You seem to be saying Swift is the only language which is similar in flexibility to Swift. Maybe you meant to reference another language?
> With the ability in Swift of adding extensions to conforming to a particular protocol to a class, you gain some of the same flexibility in Swift as in Julia.
You can add methods or computed properties, but that's about it. That's only one axis of flexibility, and it's really only syntactic sugar for writing and calling your own functions. You can't add any other kinds of features, unless they chose to use protocols in their interfaces -- which they usually didn't.
For example, that page gives the example of adding precision to numbers in Julia. I'm not sure how you could do something analogous in Swift, short of writing your own numeric tower from scratch. In Swift 4 they did add a Numeric protocol, but it's not used much. It's probably hard to retcon this sort of interface onto a framework which was built around concrete structs from the start.
> You can add methods or computed properties, but that's about it. That's only one axis of flexibility, and it's really only syntactic sugar for writing and calling your own functions. You can't add any other kinds of features, unless they chose to use protocols in their interfaces -- which they usually didn't.
I don't fully agree with this. I can add an extension implementing a protocol. That allows me to use classes I did not create in some kind of new subsystem I have just made, which requires objects adhering to a particular interface.
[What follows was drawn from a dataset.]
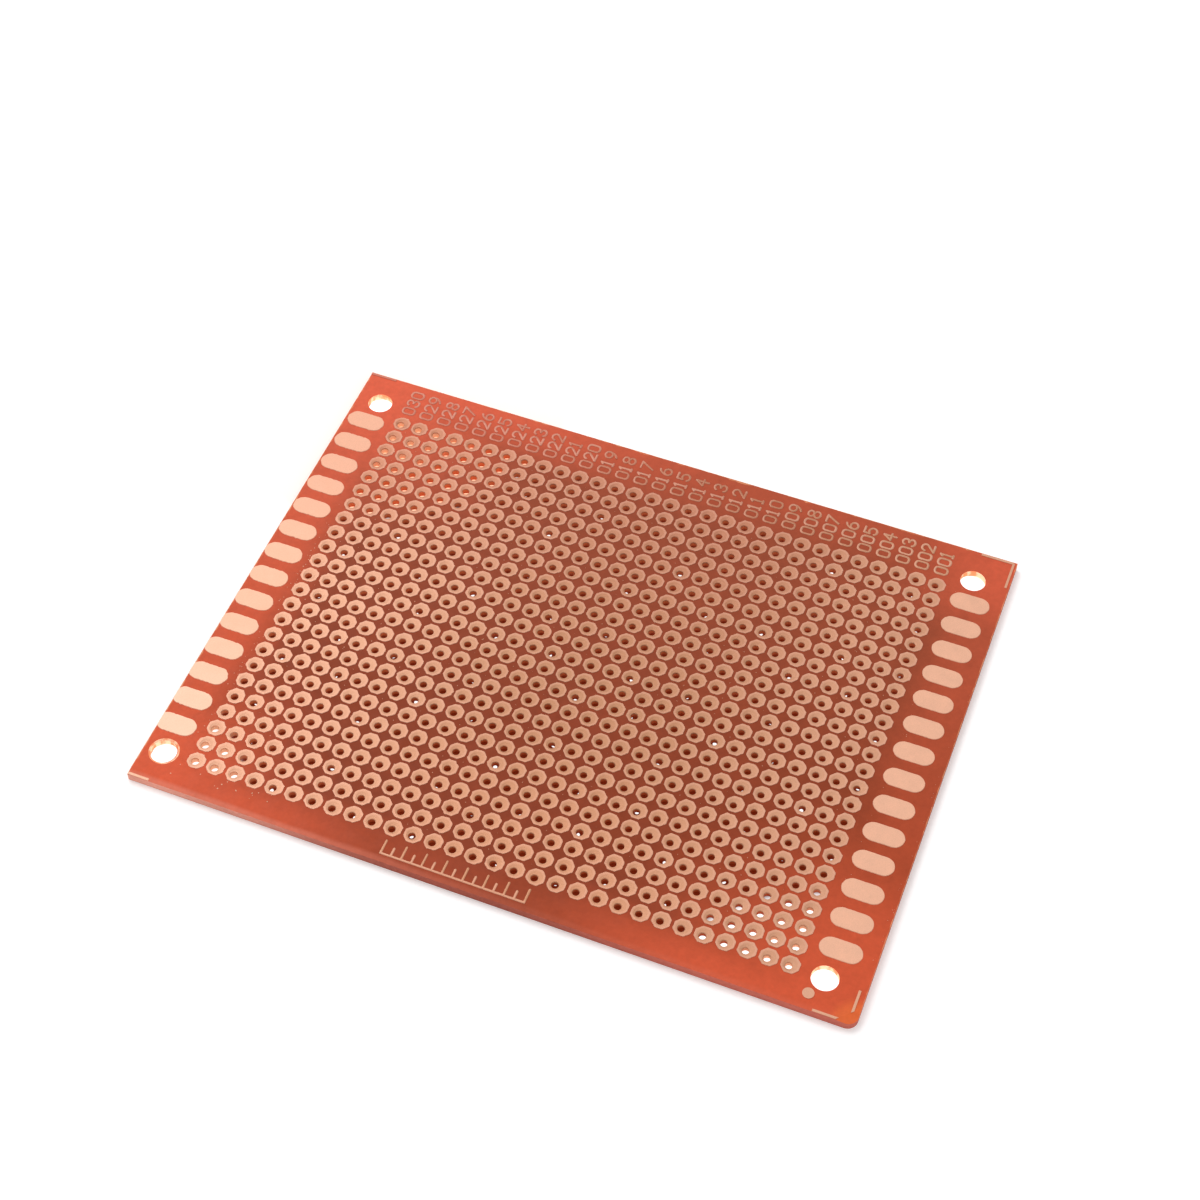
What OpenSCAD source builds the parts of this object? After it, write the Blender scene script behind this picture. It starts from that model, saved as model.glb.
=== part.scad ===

For instance I can take a library X somebody else made in Swift and made my own serialization library Y. Then I can add a serialization protocol to all classes in X. I can then have object graphs consisting of X objects which can now be serialized by my serialization library Y. This is beyond just adding syntax sugar for function calls. You are dispatching on the object type.
> For example, that page gives the example of adding precision to numbers in Julia. I'm not sure how you could do something analogous in Swift, short of writing your own numeric tower from scratch.
Yes this is the limitation of Swift which I have tried to articulate elsewhere in this discussion. In Julia I can make a subtype of AbstractArray or Number and this type can be used in all sorts of existing Julia libraries. That possibility does not exist Swift and I am uncertain if it ever can be made to exist.
If a Swift function took an abstract number type as argument, then the value I believe would have to be boxed. I don't see how an AOT compiler could avoid boxing. I mean inside a library perhaps, but across library/framework boundaries I don't see how you could avoid it.
Unless Swift is fundamentally redesigned as a language, I don't think it can ever match Julia in numerical computing and composability. Although I find it far easier to work with than C++ with respect to composability. My language preference is probably Julia, Go and then Swift. Go is somewhat primitive but it is kind of fun to work with. I like that they dialed back the static typing a bit. Swift feels a bit too Nazi at times.
Thanks. I mean in julia you can use traits for that, but it's not built in (yet). Though there's no speed penalty, as you probably know.
So this is about extending types, but it sounds like swift is strictly "better" then, since it's also statically checked? Or is there something that multiple dispatch gives that substantively better?
I'm trying to get a feel for if the Swift for Tensorflow project will afford the same kind of composability, while keeping static type checking, modules etc (assuming they work out cross module code specialization, which I think is happening).